- Work to do: In the records below, find the line with "zip(*points))), Vector(map(max, zip(*points)))" and the line with "record = json.load(file)"; return exactly those lines and every line between them.

- Information provided:
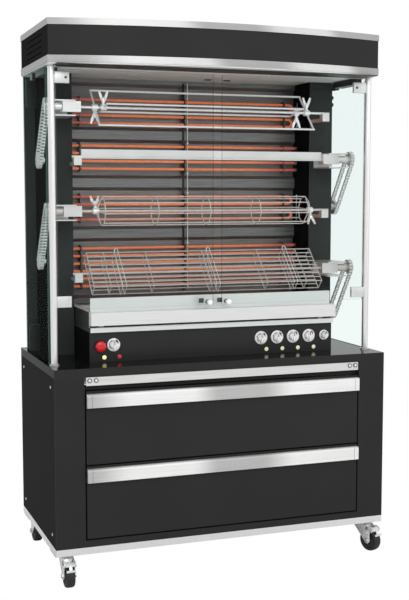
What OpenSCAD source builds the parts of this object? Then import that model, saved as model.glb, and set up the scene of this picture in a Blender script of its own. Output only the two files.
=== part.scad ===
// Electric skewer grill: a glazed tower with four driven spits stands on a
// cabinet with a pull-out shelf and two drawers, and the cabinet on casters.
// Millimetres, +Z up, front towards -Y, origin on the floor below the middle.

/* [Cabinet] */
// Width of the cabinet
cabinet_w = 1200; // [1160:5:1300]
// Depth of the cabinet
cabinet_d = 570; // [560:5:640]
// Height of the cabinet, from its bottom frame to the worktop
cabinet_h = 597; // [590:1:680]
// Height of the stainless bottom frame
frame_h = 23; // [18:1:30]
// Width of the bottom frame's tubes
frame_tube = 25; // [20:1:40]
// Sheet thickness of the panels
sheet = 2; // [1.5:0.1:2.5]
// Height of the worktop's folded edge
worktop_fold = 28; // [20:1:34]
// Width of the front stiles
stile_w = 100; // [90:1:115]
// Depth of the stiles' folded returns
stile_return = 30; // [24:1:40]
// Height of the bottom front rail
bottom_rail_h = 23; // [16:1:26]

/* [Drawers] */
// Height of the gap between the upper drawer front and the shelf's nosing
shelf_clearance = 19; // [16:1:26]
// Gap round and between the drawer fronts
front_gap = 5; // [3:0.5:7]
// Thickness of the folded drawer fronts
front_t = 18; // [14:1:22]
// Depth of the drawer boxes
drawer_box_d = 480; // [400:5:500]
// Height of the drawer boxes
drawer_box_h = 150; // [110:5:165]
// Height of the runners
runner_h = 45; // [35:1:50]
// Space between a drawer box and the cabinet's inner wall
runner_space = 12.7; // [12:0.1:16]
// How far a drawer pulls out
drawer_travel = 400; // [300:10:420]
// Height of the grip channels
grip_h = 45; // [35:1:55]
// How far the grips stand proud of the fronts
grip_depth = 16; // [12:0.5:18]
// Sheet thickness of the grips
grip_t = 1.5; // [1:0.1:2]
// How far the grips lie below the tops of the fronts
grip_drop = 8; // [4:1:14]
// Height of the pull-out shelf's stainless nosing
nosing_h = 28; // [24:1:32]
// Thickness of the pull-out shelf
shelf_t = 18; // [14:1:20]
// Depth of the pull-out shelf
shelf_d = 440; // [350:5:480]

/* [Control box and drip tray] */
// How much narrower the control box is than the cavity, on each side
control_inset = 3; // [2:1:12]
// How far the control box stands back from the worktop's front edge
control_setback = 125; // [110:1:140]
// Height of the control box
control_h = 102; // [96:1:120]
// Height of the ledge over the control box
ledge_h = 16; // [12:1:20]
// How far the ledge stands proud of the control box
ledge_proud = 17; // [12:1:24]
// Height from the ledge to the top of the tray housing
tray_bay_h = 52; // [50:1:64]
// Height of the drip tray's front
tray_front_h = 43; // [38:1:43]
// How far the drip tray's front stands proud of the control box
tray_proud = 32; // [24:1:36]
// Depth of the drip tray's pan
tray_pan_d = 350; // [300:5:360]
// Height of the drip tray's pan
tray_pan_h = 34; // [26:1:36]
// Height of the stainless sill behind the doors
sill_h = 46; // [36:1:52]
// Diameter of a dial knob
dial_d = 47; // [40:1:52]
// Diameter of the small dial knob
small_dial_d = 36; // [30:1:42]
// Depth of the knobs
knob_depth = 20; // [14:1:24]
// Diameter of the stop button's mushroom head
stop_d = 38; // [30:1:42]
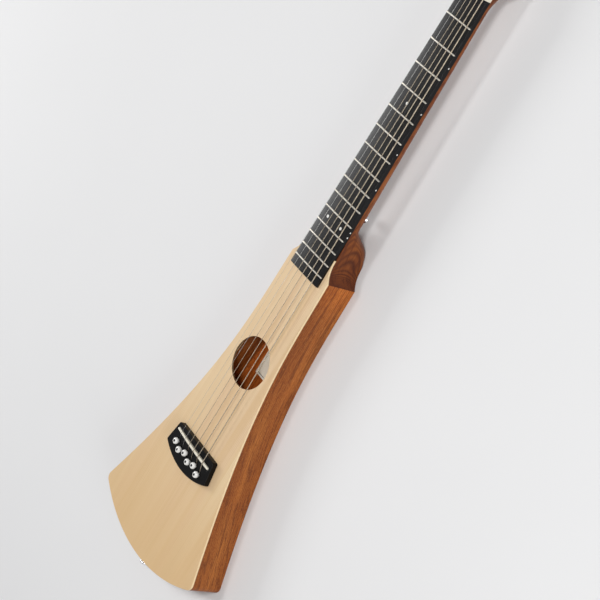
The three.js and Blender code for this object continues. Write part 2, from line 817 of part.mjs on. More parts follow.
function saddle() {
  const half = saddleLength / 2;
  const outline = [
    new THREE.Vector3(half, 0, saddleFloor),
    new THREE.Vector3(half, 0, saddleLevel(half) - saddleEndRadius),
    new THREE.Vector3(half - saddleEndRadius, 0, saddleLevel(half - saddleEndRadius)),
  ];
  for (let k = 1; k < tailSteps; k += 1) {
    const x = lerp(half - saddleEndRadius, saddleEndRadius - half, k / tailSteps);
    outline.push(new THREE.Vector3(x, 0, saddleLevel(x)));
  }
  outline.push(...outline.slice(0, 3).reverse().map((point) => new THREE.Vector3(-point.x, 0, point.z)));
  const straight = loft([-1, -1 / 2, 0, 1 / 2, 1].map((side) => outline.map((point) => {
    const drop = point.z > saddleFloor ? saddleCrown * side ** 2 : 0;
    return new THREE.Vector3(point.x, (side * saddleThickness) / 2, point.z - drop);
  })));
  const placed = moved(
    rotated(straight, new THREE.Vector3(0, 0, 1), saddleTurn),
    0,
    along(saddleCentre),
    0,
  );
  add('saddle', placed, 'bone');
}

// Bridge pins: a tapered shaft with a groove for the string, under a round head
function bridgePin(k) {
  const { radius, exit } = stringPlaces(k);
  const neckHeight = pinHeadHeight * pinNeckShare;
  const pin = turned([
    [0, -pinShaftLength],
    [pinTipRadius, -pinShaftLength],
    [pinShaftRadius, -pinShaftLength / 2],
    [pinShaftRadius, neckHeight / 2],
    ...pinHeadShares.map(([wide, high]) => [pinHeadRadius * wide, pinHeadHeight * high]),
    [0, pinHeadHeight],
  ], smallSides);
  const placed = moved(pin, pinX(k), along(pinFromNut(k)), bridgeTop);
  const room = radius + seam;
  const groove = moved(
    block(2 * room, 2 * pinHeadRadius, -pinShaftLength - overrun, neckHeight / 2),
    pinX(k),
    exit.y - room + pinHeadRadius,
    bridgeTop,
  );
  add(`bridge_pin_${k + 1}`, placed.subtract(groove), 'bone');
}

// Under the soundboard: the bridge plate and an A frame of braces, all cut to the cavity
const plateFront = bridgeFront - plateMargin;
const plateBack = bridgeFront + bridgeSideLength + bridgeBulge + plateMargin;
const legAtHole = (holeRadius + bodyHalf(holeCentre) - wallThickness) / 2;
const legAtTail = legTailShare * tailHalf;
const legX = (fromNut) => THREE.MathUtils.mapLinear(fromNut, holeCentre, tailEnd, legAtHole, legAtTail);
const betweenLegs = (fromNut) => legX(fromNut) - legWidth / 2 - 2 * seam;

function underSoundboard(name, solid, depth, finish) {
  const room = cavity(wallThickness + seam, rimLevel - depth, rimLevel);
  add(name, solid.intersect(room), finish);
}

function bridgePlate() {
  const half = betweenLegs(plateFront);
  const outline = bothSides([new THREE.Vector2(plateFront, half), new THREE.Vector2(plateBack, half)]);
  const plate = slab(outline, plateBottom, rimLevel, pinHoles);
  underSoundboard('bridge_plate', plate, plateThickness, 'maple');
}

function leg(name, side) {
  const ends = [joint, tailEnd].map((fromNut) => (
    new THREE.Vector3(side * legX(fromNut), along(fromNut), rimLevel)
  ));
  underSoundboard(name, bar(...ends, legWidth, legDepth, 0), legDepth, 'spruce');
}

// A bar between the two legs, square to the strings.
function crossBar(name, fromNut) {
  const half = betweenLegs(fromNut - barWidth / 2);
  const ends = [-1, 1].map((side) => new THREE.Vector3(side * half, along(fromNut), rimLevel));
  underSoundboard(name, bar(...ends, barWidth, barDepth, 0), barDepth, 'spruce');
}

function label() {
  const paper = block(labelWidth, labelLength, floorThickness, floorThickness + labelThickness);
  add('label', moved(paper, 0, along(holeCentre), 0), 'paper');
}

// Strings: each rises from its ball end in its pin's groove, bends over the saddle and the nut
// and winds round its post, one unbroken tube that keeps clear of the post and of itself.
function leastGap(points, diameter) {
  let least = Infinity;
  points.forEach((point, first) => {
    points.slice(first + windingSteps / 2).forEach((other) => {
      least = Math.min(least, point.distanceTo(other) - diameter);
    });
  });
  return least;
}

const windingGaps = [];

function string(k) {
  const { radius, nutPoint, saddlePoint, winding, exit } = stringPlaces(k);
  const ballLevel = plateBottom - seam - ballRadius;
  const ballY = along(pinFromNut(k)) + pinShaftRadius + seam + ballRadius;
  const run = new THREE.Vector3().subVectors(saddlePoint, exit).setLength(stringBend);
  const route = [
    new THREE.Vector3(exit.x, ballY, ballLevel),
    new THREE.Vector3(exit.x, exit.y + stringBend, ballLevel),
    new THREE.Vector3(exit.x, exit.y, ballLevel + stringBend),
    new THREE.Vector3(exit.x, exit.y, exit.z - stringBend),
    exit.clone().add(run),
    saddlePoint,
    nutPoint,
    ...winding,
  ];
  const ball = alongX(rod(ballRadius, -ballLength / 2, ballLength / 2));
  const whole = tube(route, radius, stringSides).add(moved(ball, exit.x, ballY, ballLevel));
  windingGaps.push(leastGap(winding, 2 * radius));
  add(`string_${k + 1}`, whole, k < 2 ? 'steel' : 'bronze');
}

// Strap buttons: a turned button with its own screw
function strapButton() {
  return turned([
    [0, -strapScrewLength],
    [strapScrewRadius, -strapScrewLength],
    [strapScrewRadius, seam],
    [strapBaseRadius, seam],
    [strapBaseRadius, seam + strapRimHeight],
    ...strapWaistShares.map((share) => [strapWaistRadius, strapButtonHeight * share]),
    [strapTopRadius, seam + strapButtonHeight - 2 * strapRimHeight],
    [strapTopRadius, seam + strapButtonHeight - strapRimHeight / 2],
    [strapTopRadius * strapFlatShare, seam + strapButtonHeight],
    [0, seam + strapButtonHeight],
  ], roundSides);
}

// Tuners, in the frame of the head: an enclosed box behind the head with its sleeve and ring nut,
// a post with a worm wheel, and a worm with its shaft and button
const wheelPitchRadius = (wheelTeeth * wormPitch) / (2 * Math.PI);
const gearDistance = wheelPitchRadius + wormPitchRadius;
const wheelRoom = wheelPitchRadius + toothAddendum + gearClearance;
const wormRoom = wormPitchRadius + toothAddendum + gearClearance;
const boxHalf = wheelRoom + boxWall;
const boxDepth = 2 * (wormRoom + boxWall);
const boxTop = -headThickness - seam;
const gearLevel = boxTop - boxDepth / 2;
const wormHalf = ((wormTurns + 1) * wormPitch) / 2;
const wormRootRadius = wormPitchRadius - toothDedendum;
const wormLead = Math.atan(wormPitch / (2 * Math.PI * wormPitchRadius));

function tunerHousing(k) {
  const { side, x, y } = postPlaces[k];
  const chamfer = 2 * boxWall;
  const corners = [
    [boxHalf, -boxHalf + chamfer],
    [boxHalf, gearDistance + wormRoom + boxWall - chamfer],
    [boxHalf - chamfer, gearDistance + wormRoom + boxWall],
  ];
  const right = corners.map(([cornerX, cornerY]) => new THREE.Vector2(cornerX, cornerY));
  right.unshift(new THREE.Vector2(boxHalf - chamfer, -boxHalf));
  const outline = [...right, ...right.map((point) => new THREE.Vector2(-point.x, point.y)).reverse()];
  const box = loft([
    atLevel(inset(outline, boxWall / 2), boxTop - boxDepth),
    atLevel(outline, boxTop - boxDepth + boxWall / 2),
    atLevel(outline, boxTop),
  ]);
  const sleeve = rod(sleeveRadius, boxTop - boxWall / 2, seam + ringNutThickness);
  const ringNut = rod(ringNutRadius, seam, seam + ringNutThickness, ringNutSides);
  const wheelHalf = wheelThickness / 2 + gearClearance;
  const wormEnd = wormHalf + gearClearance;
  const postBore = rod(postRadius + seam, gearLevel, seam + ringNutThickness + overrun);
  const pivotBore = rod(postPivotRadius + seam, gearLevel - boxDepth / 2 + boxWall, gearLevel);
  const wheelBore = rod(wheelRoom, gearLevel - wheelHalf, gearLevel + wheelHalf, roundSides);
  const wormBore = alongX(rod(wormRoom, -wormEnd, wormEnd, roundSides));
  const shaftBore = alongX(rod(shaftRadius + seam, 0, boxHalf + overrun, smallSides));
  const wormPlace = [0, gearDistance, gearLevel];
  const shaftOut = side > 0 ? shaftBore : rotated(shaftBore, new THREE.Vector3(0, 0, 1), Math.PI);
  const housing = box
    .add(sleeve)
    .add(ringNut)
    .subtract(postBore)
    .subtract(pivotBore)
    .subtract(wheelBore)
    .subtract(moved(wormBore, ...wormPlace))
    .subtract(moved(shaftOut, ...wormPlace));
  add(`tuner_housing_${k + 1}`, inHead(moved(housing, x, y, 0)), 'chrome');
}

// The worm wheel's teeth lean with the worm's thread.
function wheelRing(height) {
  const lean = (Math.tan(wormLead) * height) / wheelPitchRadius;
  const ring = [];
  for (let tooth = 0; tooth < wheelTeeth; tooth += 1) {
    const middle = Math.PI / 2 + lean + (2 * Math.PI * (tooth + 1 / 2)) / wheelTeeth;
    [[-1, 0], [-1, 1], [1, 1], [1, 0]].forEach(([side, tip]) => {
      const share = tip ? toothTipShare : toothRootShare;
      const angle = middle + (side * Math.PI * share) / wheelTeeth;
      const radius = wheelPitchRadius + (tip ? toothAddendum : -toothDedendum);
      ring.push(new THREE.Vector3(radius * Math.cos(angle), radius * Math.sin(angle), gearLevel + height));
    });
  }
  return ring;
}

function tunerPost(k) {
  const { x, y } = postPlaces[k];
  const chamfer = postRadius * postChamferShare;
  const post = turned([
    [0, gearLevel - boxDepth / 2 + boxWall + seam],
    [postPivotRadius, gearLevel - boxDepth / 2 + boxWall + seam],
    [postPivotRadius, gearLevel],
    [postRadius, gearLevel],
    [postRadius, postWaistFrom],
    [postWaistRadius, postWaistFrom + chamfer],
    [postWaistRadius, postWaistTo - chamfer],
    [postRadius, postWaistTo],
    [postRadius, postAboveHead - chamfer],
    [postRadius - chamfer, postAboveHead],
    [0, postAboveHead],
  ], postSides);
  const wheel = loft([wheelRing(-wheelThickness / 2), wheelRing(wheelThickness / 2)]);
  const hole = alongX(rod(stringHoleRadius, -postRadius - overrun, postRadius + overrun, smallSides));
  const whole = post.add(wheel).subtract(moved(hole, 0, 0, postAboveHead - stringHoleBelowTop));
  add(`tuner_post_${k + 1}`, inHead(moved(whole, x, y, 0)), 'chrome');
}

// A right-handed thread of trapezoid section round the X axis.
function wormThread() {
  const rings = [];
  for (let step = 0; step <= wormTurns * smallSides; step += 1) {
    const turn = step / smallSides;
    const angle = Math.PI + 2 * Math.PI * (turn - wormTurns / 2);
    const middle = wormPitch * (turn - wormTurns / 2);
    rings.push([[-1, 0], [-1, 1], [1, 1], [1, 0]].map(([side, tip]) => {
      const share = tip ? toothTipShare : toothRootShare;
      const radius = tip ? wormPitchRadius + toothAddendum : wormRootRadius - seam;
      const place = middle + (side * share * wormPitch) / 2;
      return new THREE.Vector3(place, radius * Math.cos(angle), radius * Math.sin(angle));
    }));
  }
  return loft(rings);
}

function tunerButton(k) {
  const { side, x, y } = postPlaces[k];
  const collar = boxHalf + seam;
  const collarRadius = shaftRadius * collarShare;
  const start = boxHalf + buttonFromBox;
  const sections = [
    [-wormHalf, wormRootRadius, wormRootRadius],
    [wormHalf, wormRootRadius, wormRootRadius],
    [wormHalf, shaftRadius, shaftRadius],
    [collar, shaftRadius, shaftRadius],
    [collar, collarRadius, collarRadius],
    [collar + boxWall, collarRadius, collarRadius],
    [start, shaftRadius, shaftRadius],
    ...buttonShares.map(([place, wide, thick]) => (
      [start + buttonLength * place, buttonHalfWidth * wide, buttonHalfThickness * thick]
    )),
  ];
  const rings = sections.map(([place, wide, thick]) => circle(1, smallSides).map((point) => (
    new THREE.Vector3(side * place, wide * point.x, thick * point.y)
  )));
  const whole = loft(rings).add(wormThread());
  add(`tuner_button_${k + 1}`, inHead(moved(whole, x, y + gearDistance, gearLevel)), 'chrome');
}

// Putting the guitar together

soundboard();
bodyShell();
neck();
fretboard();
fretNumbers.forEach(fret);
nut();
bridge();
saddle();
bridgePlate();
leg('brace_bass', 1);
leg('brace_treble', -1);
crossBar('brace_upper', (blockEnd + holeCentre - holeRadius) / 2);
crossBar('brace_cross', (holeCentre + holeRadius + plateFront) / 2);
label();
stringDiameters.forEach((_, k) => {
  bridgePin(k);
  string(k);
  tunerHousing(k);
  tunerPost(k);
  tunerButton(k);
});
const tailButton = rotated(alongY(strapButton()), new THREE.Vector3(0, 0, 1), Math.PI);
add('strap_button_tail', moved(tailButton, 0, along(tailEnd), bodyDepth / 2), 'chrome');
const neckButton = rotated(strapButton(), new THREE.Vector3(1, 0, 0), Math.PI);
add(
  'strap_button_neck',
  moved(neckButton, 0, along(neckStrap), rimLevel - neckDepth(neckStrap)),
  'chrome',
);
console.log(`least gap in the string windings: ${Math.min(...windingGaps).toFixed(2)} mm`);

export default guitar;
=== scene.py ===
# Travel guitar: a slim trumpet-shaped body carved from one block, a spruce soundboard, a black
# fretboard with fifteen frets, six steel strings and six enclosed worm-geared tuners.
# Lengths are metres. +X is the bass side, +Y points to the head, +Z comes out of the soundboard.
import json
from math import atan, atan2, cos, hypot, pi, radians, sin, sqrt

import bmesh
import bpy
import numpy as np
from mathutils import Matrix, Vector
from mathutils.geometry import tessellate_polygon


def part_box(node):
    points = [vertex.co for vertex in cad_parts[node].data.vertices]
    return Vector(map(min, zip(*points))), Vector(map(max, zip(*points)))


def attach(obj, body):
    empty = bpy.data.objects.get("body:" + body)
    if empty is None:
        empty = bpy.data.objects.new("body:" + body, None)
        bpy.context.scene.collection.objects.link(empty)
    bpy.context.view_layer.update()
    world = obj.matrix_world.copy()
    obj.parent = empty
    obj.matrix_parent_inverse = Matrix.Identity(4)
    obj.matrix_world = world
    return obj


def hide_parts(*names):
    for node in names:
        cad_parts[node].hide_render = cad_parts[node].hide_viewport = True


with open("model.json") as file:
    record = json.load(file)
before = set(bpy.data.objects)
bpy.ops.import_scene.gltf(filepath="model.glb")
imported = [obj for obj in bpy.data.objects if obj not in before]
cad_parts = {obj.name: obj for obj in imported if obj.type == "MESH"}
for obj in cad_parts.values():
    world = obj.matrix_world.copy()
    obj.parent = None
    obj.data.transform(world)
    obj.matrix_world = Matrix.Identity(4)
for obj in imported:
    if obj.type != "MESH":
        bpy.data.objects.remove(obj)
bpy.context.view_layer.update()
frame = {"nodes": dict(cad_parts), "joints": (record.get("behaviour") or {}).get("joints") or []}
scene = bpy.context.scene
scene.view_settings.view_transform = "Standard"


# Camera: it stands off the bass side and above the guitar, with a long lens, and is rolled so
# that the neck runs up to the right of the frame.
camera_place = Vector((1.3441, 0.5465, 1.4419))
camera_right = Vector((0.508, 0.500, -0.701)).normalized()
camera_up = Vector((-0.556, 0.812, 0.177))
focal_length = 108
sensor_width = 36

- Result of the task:
    return Vector(map(min, zip(*points))), Vector(map(max, zip(*points)))


def attach(obj, body):
    empty = bpy.data.objects.get("body:" + body)
    if empty is None:
        empty = bpy.data.objects.new("body:" + body, None)
        bpy.context.scene.collection.objects.link(empty)
    bpy.context.view_layer.update()
    world = obj.matrix_world.copy()
    obj.parent = empty
    obj.matrix_parent_inverse = Matrix.Identity(4)
    obj.matrix_world = world
    return obj


def hide_parts(*names):
    for node in names:
        cad_parts[node].hide_render = cad_parts[node].hide_viewport = True


with open("model.json") as file:
    record = json.load(file)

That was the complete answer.